Jesús tiene el poder de
la semilla, de la sal, del grano de mostaza,
del vino, del pan. Esos son sus poderes, los
que no tienen los reyes.
Y esos son los poderes
de la Iglesia, nuestros poderes. Si
ejercemos esos poderes, nosotros la Iglesia
somos por un lado irresistibles y por otro
lado, aborrecidos por los “otros poderes”.
En los tres primeros
siglos la Iglesia era perseguida, no tenía
poderes regios. Pero poco después los
poderes de “el mundo” ya se habían instalado
dentro de la misma Iglesia, la habían
invadido... y actuaba con los mismos
criterios que antes la perseguían. No
repitamos el mismo error.
Algunas veces
entendemos nuestra misión, nuestro trabajo
de que “conozcan a Jesús” como un constante
estado de predicación, de sermoneo, de
controversia. Quizá sea el carisma de
algunos, pero no es el carisma habitual. El
carisma básico de la Iglesia, lo que le
otorga máximos poderes, es ser, vivir con
los criterios y valores de Jesús...
silenciosamente, como la sal que sólo se
nota cuando falta o cuando sobra.
El poder de lo
cotidiano bien hecho. El poder de ser digno
de confianza. El poder de ser un buen amigo.

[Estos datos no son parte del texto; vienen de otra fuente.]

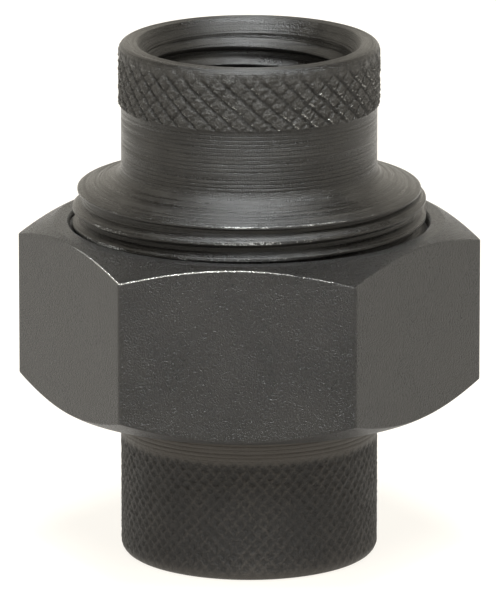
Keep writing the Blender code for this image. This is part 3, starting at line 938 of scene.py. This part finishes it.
def buildCamera():
    camera = bpy.data.objects.new("camera", bpy.data.cameras.new("camera"))
    bpy.context.scene.collection.objects.link(camera)
    tilt = math.radians(studio["elevation"])
    camera.location = (studio["aimAcross"], -studio["distance"] * math.cos(tilt),
                       studio["aimHeight"] + studio["distance"] * math.sin(tilt))
    camera.rotation_euler = (math.pi / 2 - tilt, 0, 0)
    camera.data.lens = studio["lens"]
    camera.data.sensor_width = 36
    camera.data.clip_start = 0.05
    camera.data.clip_end = 50
    bpy.context.scene.camera = camera


def buildFloor():
    mesh = bpy.data.meshes.new("floor")
    half = studio["floorSize"] / 2
    low = -studio["floorDrop"]      # clear of the end face that stands on it
    corners = [(-half, -half, low), (half, -half, low), (half, half, low), (-half, half, low)]
    mesh.from_pydata(corners, [], [(0, 1, 2, 3)])
    floor = bpy.data.objects.new("floor", mesh)
    bpy.context.scene.collection.objects.link(floor)
    material, nodes = newMaterial("paleFloor")
    endMaterial(nodes, {"Base Color": studio["floorColour"], "Roughness": 0.9,
                        "Emission Color": studio["floorGlow"], "Emission Strength": 0.92})
    mesh.materials.append(material)


def buildSky():
    # pale all round and dimmer overhead
    world = bpy.data.worlds.new("studio")
    bpy.context.scene.world = world
    world.use_nodes = True
    world.node_tree.nodes.clear()
    nodes = Nodes(world.node_tree)
    up = nodes.split(nodes.node("ShaderNodeTexCoord", {}, {}, out="Generated"))[2]
    high = nodes.clamp((up - 0.25) / 0.3)
    strength = studio["sideLight"] + high * (studio["topLight"] - studio["sideLight"])
    background = nodes.node("ShaderNodeBackground", {}, {"Color": studio["skyColour"], "Strength": strength})
    nodes.node("ShaderNodeOutputWorld", {}, {"Surface": background}, out=None)


def buildStrips():
    for name, strip in strips.items():
        light = bpy.data.lights.new(name, "AREA")
        light.shape = "RECTANGLE"
        light.size = strip["width"]
        light.size_y = strip["length"]
        light.energy = strip["power"]
        light.color = studio["stripColour"]
        lamp = bpy.data.objects.new(name, light)
        bpy.context.scene.collection.objects.link(lamp)
        lean = math.radians(strip["lean"])
        away = Vector((0, math.sin(lean), math.cos(lean)))
        lamp.location = away * studio["stripDistance"]
        lamp.rotation_euler = away.to_track_quat("Z", "Y").to_euler()


buildCamera()
buildFloor()
buildSky()
buildStrips()
bpy.context.scene.view_settings.view_transform = "Standard"
print("studio made")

El poder de que se puede contar con
nosotros. El poder de la humildad, de querer
pasar desapercibido. El poder de
interesarse, el poder de ser agradecido, el
poder de no juzgar...
Esas cosas son las que
tienen el máximo poder, poder de convicción,
poder de invitación, poder de ser
evidentemente satisfactorias. Vivir así es
anunciar el Reino. A la Iglesia nos sobran
hoy palabras sobre Dios y sobre Jesús. Todo
el mundo nos oye, pero no ven en nosotros lo
que veían en Jesús. No tenemos su poder.